Rússia: o aluno inicia um curso de russo de no máximo 16 meses, dado pela própria instituição onde o aluno fará a graduação. É chamada de faculdade preparatória. Só depois da aprovação na língua é que se pode ingressar na especialidade, que dura de 4 a 6 anos.

Diferente do Brasil, o “filtro” ocorre dentro da própria universidade, quando o aluno está – de fato – cursando a graduação escolhida, e não quando ele pretende ingressar. Isso se expressa no número de pessoas, que ingressam todos os anos e o número daqueles que se formam. Segundo o Jornal Infobae, 74% dos ingressantes não consegue finalizar a graduação no prazo de 6 anos. Em 2016, outro dado que chamou muito atenção, foi o fato de que 50,8% dos alunos universitários não conseguiram aprovar mais de uma matéria depois de um ano de permanência no curso.

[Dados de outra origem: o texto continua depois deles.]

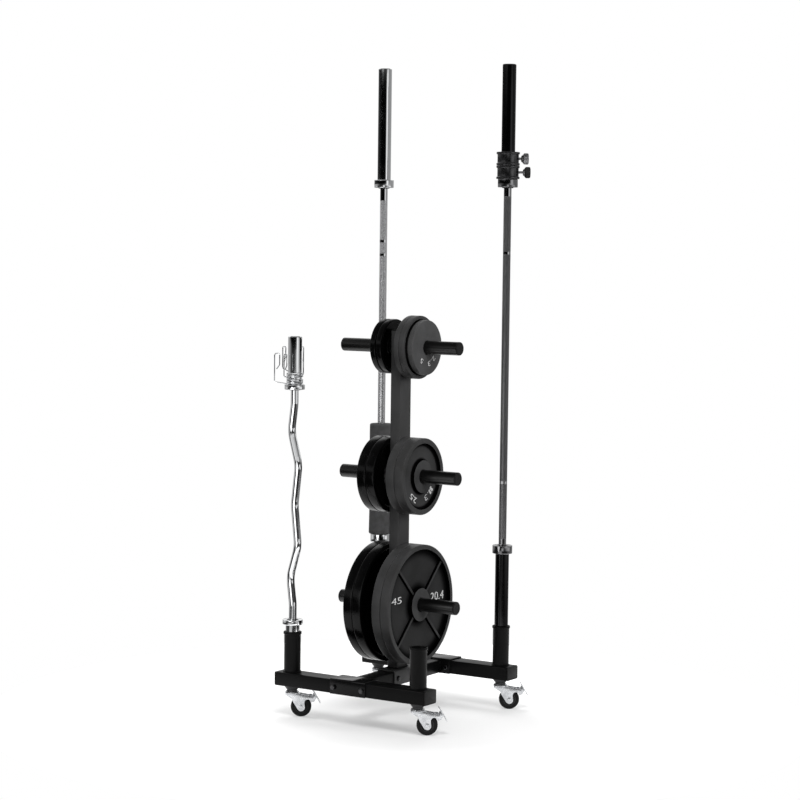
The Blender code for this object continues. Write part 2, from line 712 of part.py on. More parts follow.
def knob_mesh():
    """A knob on its screw, whose end stops short of the sleeve."""
    tip = SLEEVE_DIAMETER / 2 + 2 * CLAMP_PLAY
    head = CLAMP_DIAMETER / 2 + KNOB_STANDOFF
    screw, grip, end = KNOB_SCREW / 2, KNOB_DIAMETER / 2, head + KNOB_LENGTH
    shoulder = head + KNOB_SHOULDER
    profile = (
        (0.0, tip), (screw, tip), (screw, head), (KNOB_NECK / 2, head),
        (grip, shoulder), (grip, end), (0.0, end),
    )
    return turned_mesh("knob", profile, 16, "X")


def build_clamps(carrier):
    """Two screw collars on the upper sleeve, the lower one's knob turned out."""
    clamp, knob = clamp_mesh(), knob_mesh()
    seat = BAR_LENGTH - SLEEVE_LENGTH + TOUCH
    turn = Matrix.Rotation(KNOB_YAW, 4, "Z")
    for name, turned_out in (("lower", KNOB_LOOSE), ("upper", 0.0)):
        foot = Matrix.Translation((0.0, 0.0, seat)) @ turn
        place(name + "_clamp", clamp, black_oxide(), foot, carrier)
        knob_at = foot @ Matrix.Translation((turned_out, 0.0, CLAMP_HEIGHT / 2))
        place(name + "_clamp_knob", knob, black_oxide(), knob_at, carrier)
        seat += CLAMP_HEIGHT + CLAMP_GAP


def handle_mesh(start, rise):
    """A wire that runs out from the coil, up, over, and back down to its tail."""
    fold = HANDLE_REACH - HANDLE_WIDTH
    bend = HANDLE_WIDTH / 2
    end = HANDLE_TOP - HANDLE_RETURN
    coil = SLEEVE_DIAMETER / 2 + COIL_PLAY + COIL_WIRE / 2
    path = (
        (coil, start), (coil + COIL_WIRE, start), (HANDLE_REACH, start + rise),
        (HANDLE_REACH, HANDLE_TOP - bend), (HANDLE_REACH - bend, HANDLE_TOP), (fold, HANDLE_TOP - bend),
        (fold, end), (fold + HANDLE_TAIL[0], end + HANDLE_TAIL[1]),
    )
    return rod_mesh("handle", [(x, 0.0, z) for x, z in path], COIL_WIRE / 2, 6)


def spring_collar_mesh():
    """Close-wound coil as one ring, whose two wire ends are its handles."""
    bore = (SLEEVE_DIAMETER / 2 + COIL_PLAY) / math.cos(math.pi / 20)
    outer = SLEEVE_DIAMETER / 2 + COIL_PLAY + COIL_WIRE
    height = COIL_WIRE * COIL_TURNS
    coil = ((bore, 0.0), (outer, 0.0), (outer, height), (bore, height))
    first = handle_mesh(COIL_WIRE / 2, HANDLE_RISE)
    last = handle_mesh(height - COIL_WIRE / 2, 2 * HANDLE_RISE)
    last.transform(Matrix.Rotation(HANDLE_SPREAD, 4, "Z"))
    return combined("spring_collar", turned_mesh("coil", coil, 20), [("UNION", first), ("UNION", last)])


def build_spring_collars(carrier):
    """Two spring clips, one on the other above the upper flange."""
    mesh = spring_collar_mesh()
    seat = CURL_BAR_LENGTH - CURL_SLEEVE_LENGTH + TOUCH
    for name, yaw in HANDLE_YAW.items():
        spot = Matrix.Translation((0.0, 0.0, seat)) @ Matrix.Rotation(yaw, 4, "Z")
        place(name + "_spring_collar", mesh, chrome(), spot, carrier)
        seat += COIL_WIRE * COIL_TURNS + TOUCH


def build_bars():
    sleeve = sleeve_mesh("sleeve", SLEEVE_LENGTH, FLANGE_THICKNESS)
    build_clamps(build_straight_bar("black_bar", "rear_right", sleeve.copy(), black_oxide()))
    build_pad(build_straight_bar("chrome_bar", "rear_left", sleeve, chrome()))
    build_spring_collars(build_curl_bar())


start_clean()
build_frame()
build_pegs()
build_holders()
build_casters()
build_plates()
build_bars()
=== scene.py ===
import math

import bmesh
import bpy
from mathutils import Matrix, Vector


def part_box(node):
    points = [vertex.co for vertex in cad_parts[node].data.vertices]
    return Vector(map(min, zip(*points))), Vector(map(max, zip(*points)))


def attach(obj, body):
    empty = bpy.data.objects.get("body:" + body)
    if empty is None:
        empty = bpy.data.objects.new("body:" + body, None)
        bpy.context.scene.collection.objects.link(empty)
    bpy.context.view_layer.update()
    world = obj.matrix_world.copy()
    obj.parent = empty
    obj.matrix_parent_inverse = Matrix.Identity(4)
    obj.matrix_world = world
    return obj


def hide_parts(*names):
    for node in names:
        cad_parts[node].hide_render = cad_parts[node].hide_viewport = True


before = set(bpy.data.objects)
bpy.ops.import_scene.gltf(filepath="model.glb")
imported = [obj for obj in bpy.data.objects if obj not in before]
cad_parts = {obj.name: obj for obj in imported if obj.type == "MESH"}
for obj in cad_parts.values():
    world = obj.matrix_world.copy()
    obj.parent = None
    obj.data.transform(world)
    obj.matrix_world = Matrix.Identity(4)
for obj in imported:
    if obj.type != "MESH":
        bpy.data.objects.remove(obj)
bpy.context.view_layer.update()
scene = bpy.context.scene
scene.view_settings.view_transform = "Standard"


# The view: one long lens stands eight metres off at head height, so that the pegs
# run to the right and the middle beam runs away from the eye.
EYE = Vector((4.502, -6.920, 1.7135))
EYE_TURN = 0.5771
EYE_DROP = 0.0688
EYE_ROLL = 0.012
LENS = 102.8
FILM = 36.0


def placed(name, data):
    """A new object in the scene."""
    thing = bpy.data.objects.new(name, data)
    scene.collection.objects.link(thing)
    return thing


lens = bpy.data.cameras.new("camera")
lens.sensor_width = FILM
lens.lens = LENS
camera = placed("camera", lens)
camera.matrix_world = (Matrix.Translation(EYE) @ Matrix.Rotation(EYE_TURN, 4, "Z")
                       @ Matrix.Rotation(math.pi / 2 - EYE_DROP, 4, "X") @ Matrix.Rotation(EYE_ROLL, 4, "Z"))
scene.camera = camera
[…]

Os alunos passam por muitos “processos seletivos” dentro da carreira escolhida para cursar, além das próprias dificuldades que Medicina, por exemplo, impõe, o aluno estrangeiro tem o desafio de viver longe dos seus familiares, outra cultura, novos costumes, um idioma para ser estudado e aprendido, já que o sucesso universitário dependerá do domínio da língua.

Afinal, a maioria das provas realizadas contam com uma instancia oral, da qual não existe a menor possibilidade de aprovação, sem a demonstração factual do aprendizado.

Logo, a afirmação que aqueles que optam por cursar medicina na Argentina estão meramente em busca de facilidades – embora, alguns, erroneamente buscam com tal fim – é um discurso firmado no preconceito e na ignorância.